From this perspective, narcotics have no cumulative value out of competition in terms of performance-enhancing attributes. However, while WADA has no policy interest in the use of illicit drugs by athletes out of competition, it will prosecute any sportsperson it deems to have supplied a narcotic as an anti-doping violation. This is intriguing to say the least.

In 2010, the playing future of Geelong AFL player Mathew Stokes was in the balance. Police had charged him with trafficking cocaine. The severity of this allegation was later dropped to use, largely because the amount in question was one gram. In court, Stokes received a 12-month good behaviour bond, while the AFL sidelined its employee for seven weeks and fined him A$5000.

Stokes has learnt from his conduct and rebuilt his life and career. Imagine, though, if he had been found guilty in court of trafficking?

Geelong AFL player Mathew Stokes escaped WADA sanction over drug charges. AAP/Joe Castro

This is obviously a much more serious criminal matter. But it is also where WADA takes an interest.
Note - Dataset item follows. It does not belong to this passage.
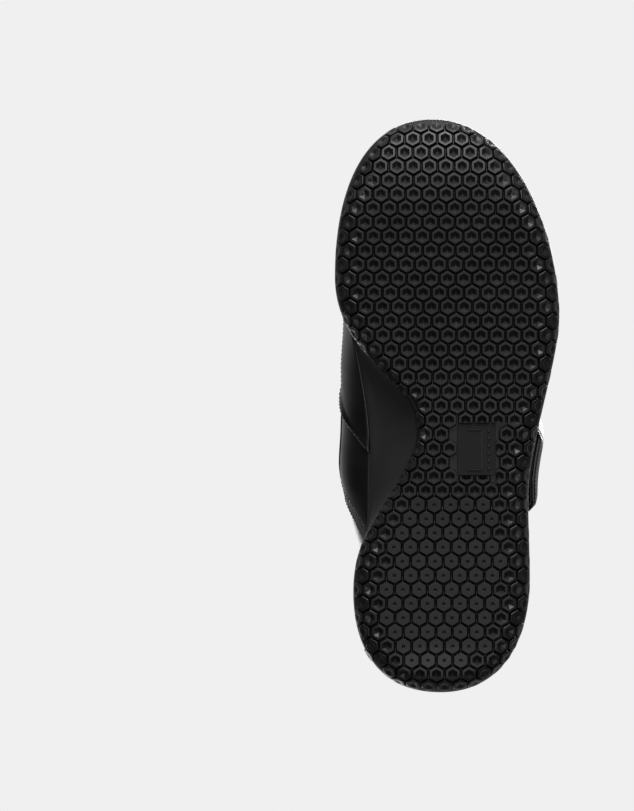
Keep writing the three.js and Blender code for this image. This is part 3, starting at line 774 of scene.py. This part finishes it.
def rounded_bar(cx, cy, half_x, half_y, radius, low, high, points, faces):
    """A raised pad with round corners; low and high are depths under the ground face."""
    corner = [(1, 1, 0), (-1, 1, 90), (-1, -1, 180), (1, -1, 270)]
    rim = []
    for sx, sy, first in corner:
        for step in range(5):
            a = math.radians(first + step * 22.5)
            rim.append((cx + sx * (half_x - radius) + math.cos(a) * radius,
                        cy + sy * (half_y - radius) + math.sin(a) * radius))
    rim = np.array(rim)
    middle = np.array([cx, cy])
    start, n = len(points), len(rim)
    for shrink, depth in ((0.0, low), (0.05, high + 0.2), (0.22, high)):
        ring = rim + unit(middle - rim) * shrink
        for x, y in ring:
            points.append([x, y, float(ground_line(y)) + depth])
    faces += ring_faces(start, 3, n)


def make_plaque():
    """The blank maker's plaque at the waist: a smooth pad, an open frame and plain studs."""
    x0, y0, x1, y1 = PLAQUE
    points, faces = [], []
    cx, cy = (x0 + x1) / 2, (y0 + y1) / 2
    rounded_bar(cx, cy, (x1 - x0) / 2, (y1 - y0) / 2, 0.7, 2.4, 1.1, points, faces)
    pad = mesh_from("outsole_plaque", points, faces)
    points, faces = [], []
    left, right, top, end = x0 + 4.6, x0 + 12.2, y0 + 3.2, y1 - 3.0
    stroke = 0.32
    for bar in (((left + right) / 2, top, (right - left) / 2, stroke),
                ((left + right) / 2, end, (right - left) / 2, stroke),
                (right, (top + end) / 2, stroke, (end - top) / 2)):
        rounded_bar(*bar, 0.3, 1.4, 0.55, points, faces)
    for k in range(6):
        rounded_bar(x1 - 3.4, mix(top + 0.6, end - 0.6, k / 5), 0.8, 0.8, 0.78, 1.4, 0.55,
                    points, faces)
    return pad, mesh_from("outsole_plaque_relief", points, faces)


def make_outsole():
    parts = [outsole_body(), make_lugs(), *make_plaque()]
    for part in parts[1:]:
        tidy(part, 1e-7)
        modifier = part.modifiers.new("soft_edges", "EDGE_SPLIT")
        modifier.split_angle = math.radians(24)
    for part in parts:
        put(part, "matt_rubber" if part.name == "outsole_plaque" else "rubber")
    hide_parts("outsole")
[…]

Although WADA does not test for narcotics out of competition, and is therefore not part of any process to militate against their use, it sees itself as an authority in terms of penalising what it regards as supply of illicit substances out of competition.

Just as intriguing, in legal terms WADA operates under a lower standard of evidence than courts of law. If we assume that those athletes charged in Queensland are found by the court to have used, rather than trafficked, a narcotic, the standard is “beyond reasonable doubt”.

WADA has the capacity to view the same case in a different light: this is because the burden of proof it works with is “comfortable satisfaction”. This means that even if a court of law decided that the athletes were only guilty of use, WADA – and sport’s peak legal body, the Court of Arbitration for Sport – could deem that the players were guilty of supply, and therefore ban them from sport for four years under the WADA code.

WADA is overwhelmingly a mere spectator when it comes to sports trying to militate against athletes’ use of narcotics out of competition. But it nonetheless looks on from the sidelines in case there is an opportunity to punish offenders.

It is ironic that sports that do test for illicit substances out of competition are often demonised by the public for “not doing enough” to prevent the use of narcotics by athletes. Perhaps that gaze ought to be directed at WADA. While WADA has the “health of athletes” as one of its mantras, it is doing nothing to assist sports that are trying – and sometimes failing – to help their employees avoid narcotics or change their behaviour.

Testing for all banned substances in and out of competition sounds expensive. Yet according to ex-ASADA CEO Richard Ings, it could be done easily – and more cheaply – than the existing system of WADA and sports testing separately. While any such move would need the support of athletes, it is a debate well worth having.